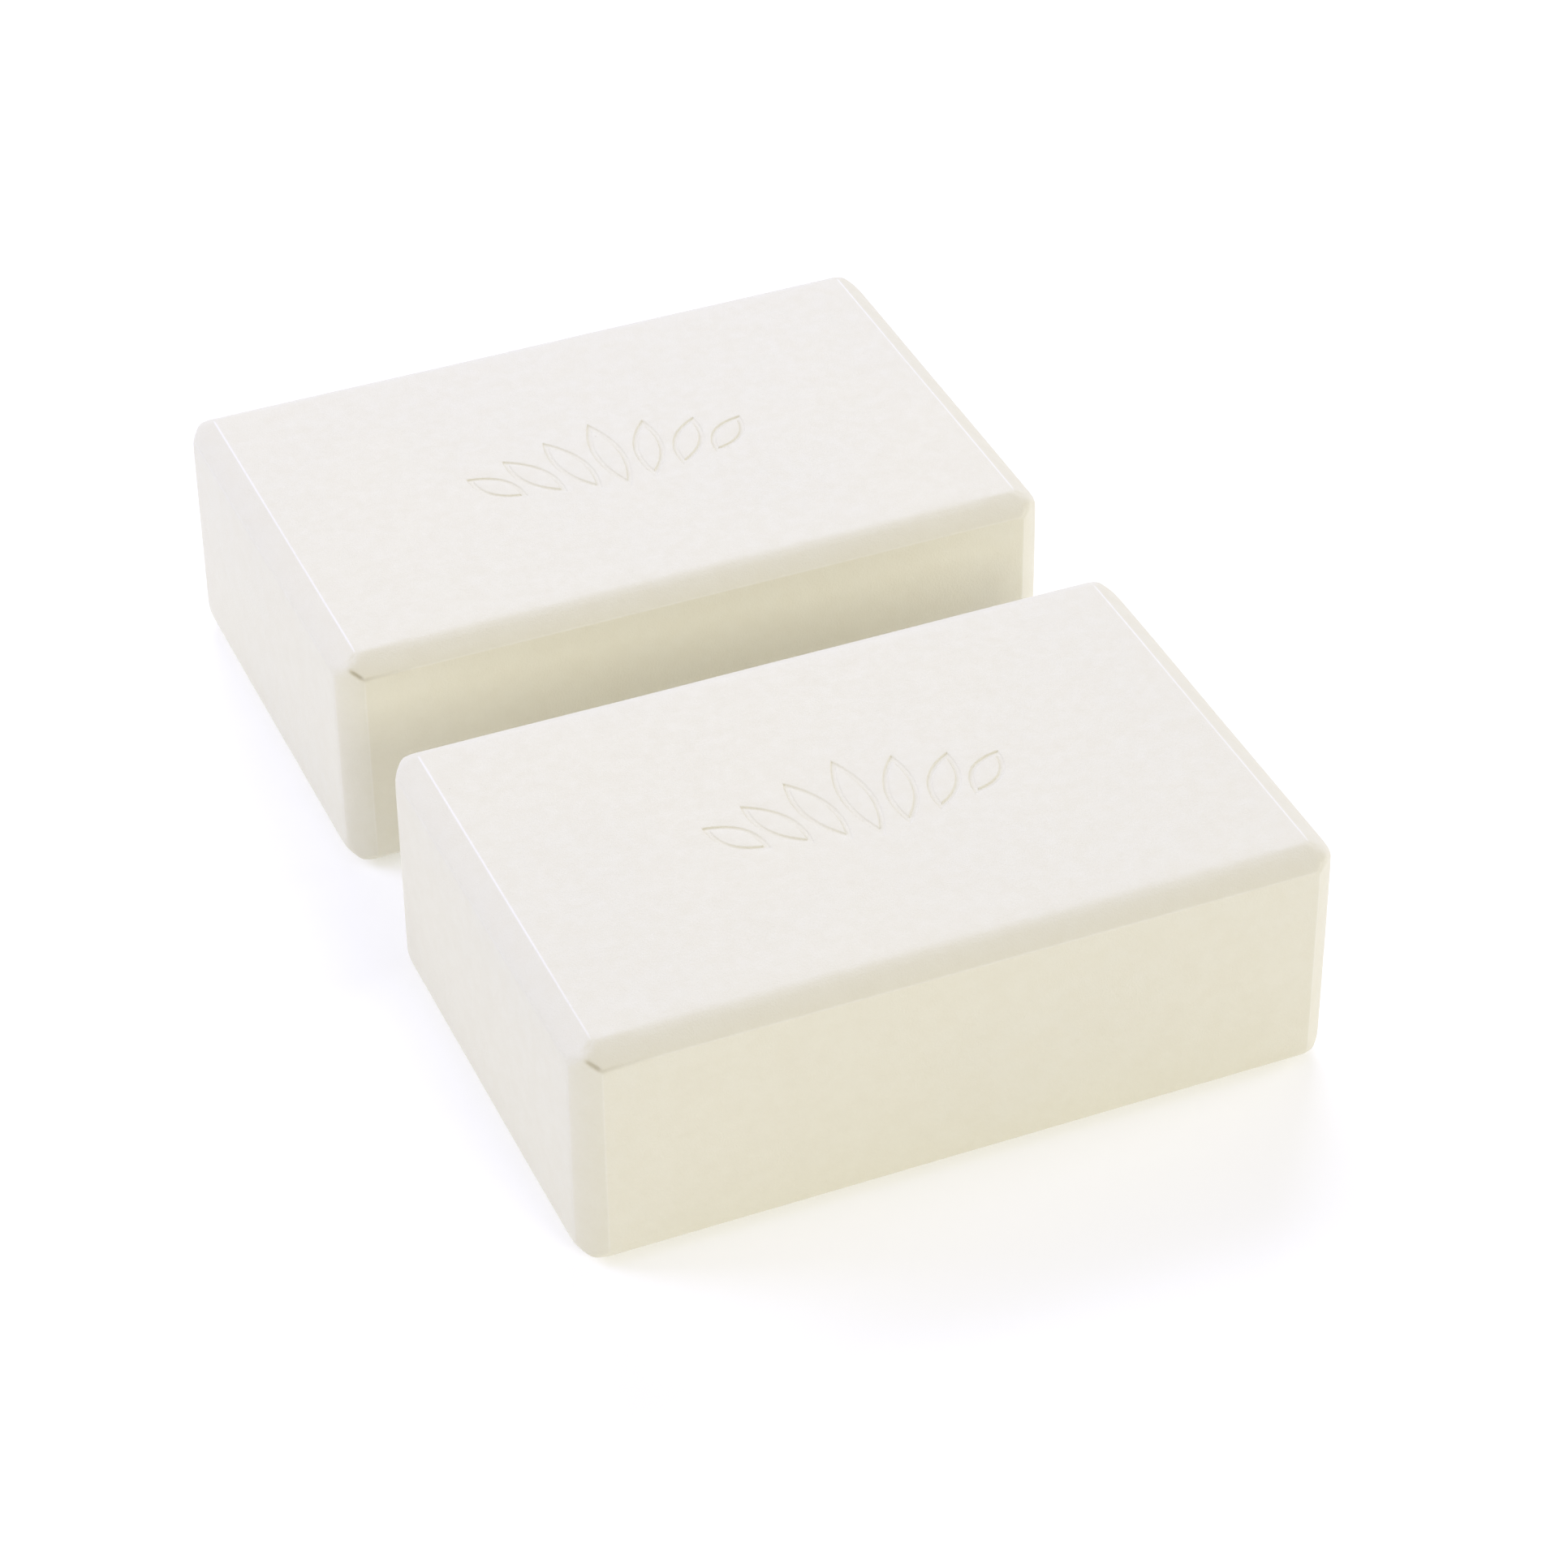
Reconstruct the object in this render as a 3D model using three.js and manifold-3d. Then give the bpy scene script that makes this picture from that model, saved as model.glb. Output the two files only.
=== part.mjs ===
// A pair of closed-cell foam exercise blocks, lying flat side by side.
//
// Each block is one moulded piece of foam: a long box whose twelve edges carry a gently rounded
// bevel, with a row of leaf outlines pressed a little way into its top.
//
// Sizes are in millimetres. X runs along the long side, Y from the front block to the rear one,
// and Z is up. The origin lies on the floor, midway between the two blocks.

import * as THREE from 'three';
import { mergeVertices } from 'three/addons/utils/BufferGeometryUtils.js';
import Module from 'manifold-3d';

const wasm = await Module();
wasm.setup();

// The block
const blockLength = 228.6;
const blockWidth = 152.4;
const blockHeight = 76.2;

// Its bevels: how far each runs back from an upright edge or across the top and the base, how far
// it drops down a side, and how far it bows out in its middle
const bevelRun = 7.4;
const bevelDrop = 5.2;
const bevelBulge = 0.5;
const bevelSteps = 6;

// How the pair lies
const gapBetweenBlocks = 40;

// The pressed ornament: a row of leaves, tallest in the middle and leaning outwards
const leavesEachSide = 3;
const middleLeafLength = 34;
const leafShortening = 5;
const leafDrop = 1.2;
const leafWidth = 8;
const leafClearance = 3.2;
const leafLean = THREE.MathUtils.degToRad(14);
const leafSteps = 8;
const grooveWidth = 1.6;
const grooveDepth = 0.6;
const leafPitch = leafWidth + grooveWidth + leafClearance;

const foam = {
  color: 0xede8dc,
  roughness: 0.8,
  metalness: 0,
};

// Returns the solid that a closed geometry bounds.
function solidOf(geometry) {
  geometry.deleteAttribute('normal');
  geometry.deleteAttribute('uv');
  const merged = mergeVertices(geometry);
  return new wasm.Manifold(new wasm.Mesh({
    numProp: 3,
    vertProperties: merged.attributes.position.array,
    triVerts: new Uint32Array(merged.index.array),
  }));
}

// Returns the geometry of a solid's surface.
function geometryOf(solid) {
  const mesh = solid.getMesh();
  const geometry = new THREE.BufferGeometry();
  geometry.setAttribute('position', new THREE.BufferAttribute(mesh.vertProperties, mesh.numProp));
  geometry.setIndex(new THREE.BufferAttribute(mesh.triVerts, 1));
  geometry.computeVertexNormals();
  return geometry;
}

// A rectangle about the origin whose corners are bevelled by runX across and runY up. Each bevel
// is a curve that bows outwards: its control point stands off the middle of the flat bevel by
// twice the bulge, square to it.
function bevelledRectangle(width, height, runX, runY) {
  const x = width / 2;
  const y = height / 2;
  const standOff = 2 * bevelBulge / Math.hypot(runX, runY);
  const controlX = x - runX / 2 + standOff * runY;
  const controlY = y - runY / 2 + standOff * runX;
  const outline = new THREE.Shape();
  outline.moveTo(x, y - runY);
  outline.quadraticCurveTo(controlX, controlY, x - runX, y);
  outline.lineTo(runX - x, y);
  outline.quadraticCurveTo(-controlX, controlY, -x, y - runY);
  outline.lineTo(-x, runY - y);
  outline.quadraticCurveTo(-controlX, -controlY, runX - x, -y);
  outline.lineTo(x - runX, -y);
  outline.quadraticCurveTo(controlX, -controlY, x, runY - y);
  return outline;
}

// An outline drawn out along Z, both ways, far enough to pass right through the block.
function longPrism(outline) {
  const depth = blockLength + blockWidth + blockHeight;
  const geometry = new THREE.ExtrudeGeometry(outline, {
    depth,
    curveSegments: bevelSteps,
    bevelEnabled: false,
  });
  return geometry.translate(0, 0, -depth / 2);
}

// The block before its ornament is pressed in, about its own centre: what three prisms share, one
// along each axis, so that all twelve edges are bevelled and the bevels meet at the corners.
function plainBlock() {
  const fromAbove = bevelledRectangle(blockLength, blockWidth, bevelRun, bevelRun);
  const fromFront = bevelledRectangle(blockLength, blockHeight, bevelRun, bevelDrop);
  const fromEnd = bevelledRectangle(blockWidth, blockHeight, bevelRun, bevelDrop);
  const alongZ = longPrism(fromAbove);
  const alongY = longPrism(fromFront).rotateX(Math.PI / 2);
  const alongX = longPrism(fromEnd).rotateX(Math.PI / 2).rotateZ(Math.PI / 2);
  return solidOf(alongZ).intersect(solidOf(alongY)).intersect(solidOf(alongX));
}

// A leaf about the origin, pointed at both ends, drawn on a shape or on the path of a hole.
function drawLeaf(path, length, width) {
  path.moveTo(0, -length / 2);
  path.quadraticCurveTo(width, 0, 0, length / 2);
  path.quadraticCurveTo(-width, 0, 0, -length / 2);
  return path;
}

// A groove of even width that follows a leaf's outline, reaching from its floor to above the top.
function leafGroove(length) {
  const endHalfAngle = Math.atan(2 * leafWidth / length);
  const lengthMargin = grooveWidth / Math.sin(endHalfAngle);
  const ring = drawLeaf(new THREE.Shape(), length + lengthMargin, leafWidth + grooveWidth);
  const inside = drawLeaf(new THREE.Path(), length - lengthMargin, leafWidth - grooveWidth);
  ring.holes.push(inside);
  return new THREE.ExtrudeGeometry(ring, {
    depth: 2 * grooveDepth,
    curveSegments: leafSteps,
    bevelEnabled: false,
  });
}

// The block with its ornament pressed into the top, about its own centre.
function foamBlock() {
  let block = plainBlock();
  for (let place = -leavesEachSide; place <= leavesEachSide; place += 1) {
    const fromMiddle = Math.abs(place);
    const groove = leafGroove(middleLeafLength - leafShortening * fromMiddle);
    groove.rotateZ(-leafLean * place);
    groove.translate(leafPitch * place, -leafDrop * fromMiddle, blockHeight / 2 - grooveDepth);
    block = block.subtract(solidOf(groove));
  }
  return geometryOf(block);
}

// One block of the pair, on the floor on its own side of the gap.
function placedBlock(name, side) {
  const block = new THREE.Mesh(foamBlock(), new THREE.MeshStandardMaterial(foam));
  block.name = name;
  block.position.set(0, side * (blockWidth + gapBetweenBlocks) / 2, blockHeight / 2);
  return block;
}

const pair = new THREE.Group();
pair.add(placedBlock('front_block', -1));
pair.add(placedBlock('rear_block', 1));

export default pair;
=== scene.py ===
"""A loose pair of closed-cell foam exercise blocks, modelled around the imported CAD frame.

Each block is one moulded piece of foam. Its mesh is a fine grid on the six sides of a box, drawn
onto a smooth outer surface: flat sides with a slight crown, bowed bevels, and softened creases.
A row of leaf outlines is pressed into the top, in a patch of its own inside the top grid.
Lengths are in metres, in the CAD frame: X along the blocks, Y from front to rear, Z up.
"""

import math

import bmesh
import bpy
import numpy as np
from mathutils import Matrix, Vector, geometry


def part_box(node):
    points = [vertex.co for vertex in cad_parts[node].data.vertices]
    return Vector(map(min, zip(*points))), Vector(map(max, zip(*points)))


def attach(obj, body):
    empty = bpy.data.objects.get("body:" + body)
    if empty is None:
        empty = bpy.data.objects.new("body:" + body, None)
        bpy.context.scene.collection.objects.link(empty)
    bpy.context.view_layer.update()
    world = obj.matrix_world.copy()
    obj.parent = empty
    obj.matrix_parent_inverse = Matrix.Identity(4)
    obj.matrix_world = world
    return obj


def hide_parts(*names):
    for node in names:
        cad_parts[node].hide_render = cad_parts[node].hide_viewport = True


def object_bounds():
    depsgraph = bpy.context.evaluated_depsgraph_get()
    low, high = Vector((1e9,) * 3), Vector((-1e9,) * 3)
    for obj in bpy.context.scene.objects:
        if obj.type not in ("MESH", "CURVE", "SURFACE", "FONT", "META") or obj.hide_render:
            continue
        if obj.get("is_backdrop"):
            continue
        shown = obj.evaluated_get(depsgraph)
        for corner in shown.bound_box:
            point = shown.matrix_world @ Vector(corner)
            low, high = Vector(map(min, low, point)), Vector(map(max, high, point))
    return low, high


MM = 0.001
BLOCKS = ("front_block", "rear_block")
FIRST_SEED = 11

# The block's outer surface
BEVEL_RUN = 7.4 * MM
BEVEL_DROP = 5.2 * MM
BEVEL_BULGE = 0.5 * MM
BEVEL_LEGS = np.array([BEVEL_RUN, BEVEL_RUN, BEVEL_DROP])
END_CROWN = 0.45 * MM
SIDE_CROWN = 0.3 * MM
TOP_CROWN = 0.12 * MM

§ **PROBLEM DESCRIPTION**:
Repeat word for word the lines from the line with "of the gap." to the line with "bpy.context.scene.collection.objects.link(empty)", both lines included.

§ **ANSWER BELOW**:
// One block of the pair, on the floor on its own side of the gap.
function placedBlock(name, side) {
  const block = new THREE.Mesh(foamBlock(), new THREE.MeshStandardMaterial(foam));
  block.name = name;
  block.position.set(0, side * (blockWidth + gapBetweenBlocks) / 2, blockHeight / 2);
  return block;
}

const pair = new THREE.Group();
pair.add(placedBlock('front_block', -1));
pair.add(placedBlock('rear_block', 1));

export default pair;
=== scene.py ===
"""A loose pair of closed-cell foam exercise blocks, modelled around the imported CAD frame.

Each block is one moulded piece of foam. Its mesh is a fine grid on the six sides of a box, drawn
onto a smooth outer surface: flat sides with a slight crown, bowed bevels, and softened creases.
A row of leaf outlines is pressed into the top, in a patch of its own inside the top grid.
Lengths are in metres, in the CAD frame: X along the blocks, Y from front to rear, Z up.
"""

import math

import bmesh
import bpy
import numpy as np
from mathutils import Matrix, Vector, geometry


def part_box(node):
    points = [vertex.co for vertex in cad_parts[node].data.vertices]
    return Vector(map(min, zip(*points))), Vector(map(max, zip(*points)))


def attach(obj, body):
    empty = bpy.data.objects.get("body:" + body)
    if empty is None:
        empty = bpy.data.objects.new("body:" + body, None)
        bpy.context.scene.collection.objects.link(empty)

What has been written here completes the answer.